Additive Manufacturing and JIT
3D printing enables on-demand production of complex metal and polymer parts. Instead of ordering inventory, engineers can store digital files and print components as needed. This aligns perfectly with JIT philosophy. GE Aviation, for example, now produces fuel nozzle tips for the LEAP engine using additive manufacturing, reducing inventory lead time from months to days and cutting part count by 80%.
Digital Twins and Simulation
Digital twins of the supply chain allow companies to simulate JIT scenarios before implementation. Engineers can test the effects of a supplier closing for a week, a 10% demand surge, or a logistics delay. These simulations inform buffer levels without requiring costly real-world experimentation.

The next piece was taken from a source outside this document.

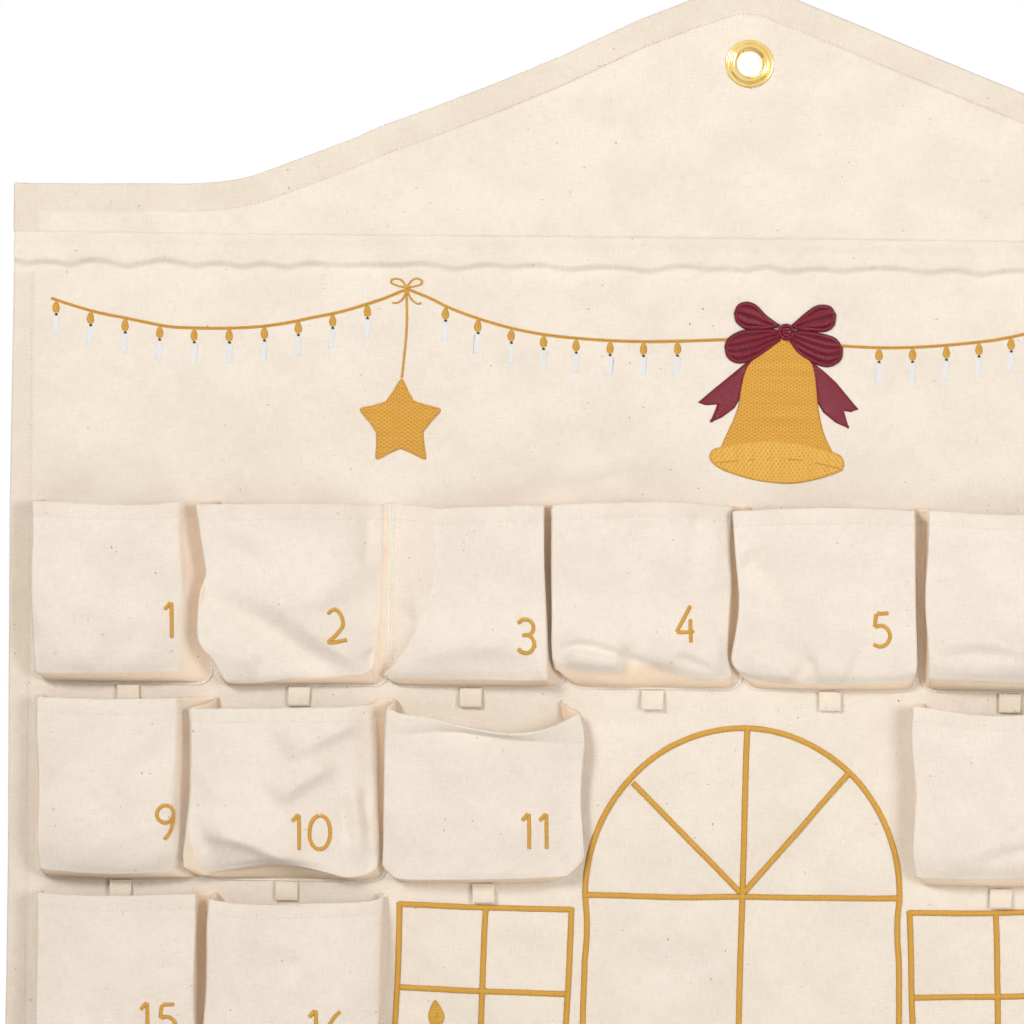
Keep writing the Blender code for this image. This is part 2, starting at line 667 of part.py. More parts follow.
def windows():
    """The arched window and the square window on each side of it, as satin-stitched bars."""
    front = FRONT - REST_GAP - THREAD
    bar, half = SATIN_WIDTH, SATIN_WIDTH / 2
    outer = POCKET_PITCH - ARCH_SIDE_GAP
    glass = outer - bar
    centre = (0, MOUTH_Z - ROW_PITCH - ARCH_TOP_GAP - outer)
    sill = MOUTH_Z - len(ROW_COLUMNS) * ROW_PITCH + ROW_GAP
    arch = [(-outer, sill), (outer, sill)]
    arch += arc(centre, outer, 0, math.radians(180), 3 * ARC_STEPS)
    quarter = math.radians(45)
    holes = [fan_pane(centre, glass, k * quarter, (k + 1) * quarter) for k in range(4)]
    middle = (centre[1] + sill) / 2
    for low, high in ((sill + bar, middle - half), (middle + half, centre[1] - half)):
        holes += [pane((half, low), (glass, high)), pane((-glass, low), (-half, high))]
    plate("arched_window", [arch, *holes], front, THREAD, gold)
    near = outer + WINDOW_ARCH_GAP
    far = 2 * POCKET_PITCH - WINDOW_POCKET_GAP
    top = MOUTH_Z - ROW_PITCH - POCKET_HEIGHT - LOOP_LENGTH - WINDOW_LOOP_GAP
    low = top - WINDOW_HEIGHT
    for name, side in (("square_window_left", -1), ("square_window_right", 1)):
        corners = pane((side * near, low), (side * far, top))
        cross = ((near + far) / 2, (low + top) / 2)
        holes = [
            pane((side * x0, z0), (side * x1, z1))
            for x0, x1 in ((near + bar, cross[0] - half), (cross[0] + half, far - bar))
            for z0, z1 in ((low + bar, cross[1] - half), (cross[1] + half, top - bar))
        ]
        plate(name, [corners, *holes], front, THREAD, gold)


clear_scene()
calendar = collection("advent calendar")
helpers = collection("helpers")
frame = bpy.data.objects.new("hanging_point", None)
calendar.objects.link(frame)

canvas = material("natural canvas", (0.86, 0.78, 0.67), 0.95)
gold = material("gold thread", (0.74, 0.45, 0.10), 0.45)
red = material("wine red thread", (0.28, 0.02, 0.06), 0.5)
brass = material("polished brass", (0.85, 0.62, 0.25), 0.2, 1.0)
wood = material("pale wood", (0.76, 0.58, 0.38), 0.6)

roof_panel()
body_panel()
rod_sleeve()
wooden_rod()
eyelet()
pockets_and_loops()
garland()
bell_and_bow()
windows()
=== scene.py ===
import math

import bmesh
import bpy
import numpy as np
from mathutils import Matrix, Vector
from mathutils.geometry import delaunay_2d_cdt


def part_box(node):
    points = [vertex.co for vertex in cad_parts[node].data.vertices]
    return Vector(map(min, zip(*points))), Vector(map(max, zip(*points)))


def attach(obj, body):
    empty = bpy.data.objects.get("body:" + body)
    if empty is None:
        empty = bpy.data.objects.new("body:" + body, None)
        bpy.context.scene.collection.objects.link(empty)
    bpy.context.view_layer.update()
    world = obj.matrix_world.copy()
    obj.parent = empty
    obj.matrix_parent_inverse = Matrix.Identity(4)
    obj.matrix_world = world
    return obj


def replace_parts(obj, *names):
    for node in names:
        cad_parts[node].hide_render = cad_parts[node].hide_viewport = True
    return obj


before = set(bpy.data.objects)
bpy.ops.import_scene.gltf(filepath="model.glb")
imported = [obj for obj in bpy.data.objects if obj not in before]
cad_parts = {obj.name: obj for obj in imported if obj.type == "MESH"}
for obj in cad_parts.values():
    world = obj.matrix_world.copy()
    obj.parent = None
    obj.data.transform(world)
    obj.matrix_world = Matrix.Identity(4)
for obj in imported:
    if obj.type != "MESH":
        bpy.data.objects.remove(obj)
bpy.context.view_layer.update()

MM = 0.001

# Sizes that the source also has, in millimetres
FRONT, BACK, GAP = -0.7, 0.7, 0.3
HALF_WIDTH, SEAM_Z, ROD_Z = 440.0, -105.0, -115.5
BOTTOM_Z, MOUTH_Z = -754.7, -265.7
PITCH, ROW_PITCH, POCKET_W, POCKET_H = 106.0, 117.0, 105.0, 110.0
ROW_COLUMNS = ((0, 1, 2, 3, 4, 5, 6, 7), (0, 1, 2, 5, 6, 7), (0, 1, 6, 7), (0, 1, 2, 5, 6, 7))
CORNER = 9.0
STITCH = 2.6

# The camera, 3 m in front of the canvas
CAM_X, CAM_Z, CAM_AWAY = -139.7, -270.3, 3000.0
MM_PER_PIXEL, EYE_X, EYE_Y, ROLL = 0.6, 749.5, 64.0, 0.0105


def seen(px, py, depth=0.0):
    """X and Z in millimetres of what is seen at a place of the photograph, depth in front of y = 0."""
    x, z = (px - EYE_X) * MM_PER_PIXEL, (EYE_Y - py) * MM_PER_PIXEL
    x, z = x - ROLL * z, z + ROLL * x
    near = (CAM_AWAY - depth) / CAM_AWAY
    return CAM_X + (x - CAM_X) * near, CAM_Z + (z - CAM_Z) * near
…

Sustainability and Cost Synergy
JIT reduces waste, transportation emissions, and energy use from warehousing. As aerospace pushes toward net-zero manufacturing, JIT provides a cost-effective path to sustainability. Aero-engine makers are exploring JIT for lightweight composite fans and high-pressure turbines, where material waste is especially expensive.
Conclusion
Analyzing the cost savings achieved through JIT in aerospace engineering reveals a compelling narrative. By reducing inventory holding costs, waste, and obsolescence while improving cash flow and production efficiency, JIT has proven its value in one of the most demanding manufacturing environments in the world. The challenges—supply chain vulnerability, regulatory compliance, and supplier coordination—are real but manageable with modern digital tools and partnership models.
Aerospace firms that invest in JIT infrastructure and risk mitigation will continue to enjoy competitive advantages. For those still hesitant, the evidence from Boeing, Airbus, and tier-one suppliers demonstrates that JIT is not just a cost-cutting exercise but a strategic enabler of quality, speed, and innovation. As the industry faces pressure to lower costs per seat-kilometer and reduce environmental footprint, JIT will remain a cornerstone of efficient aerospace engineering.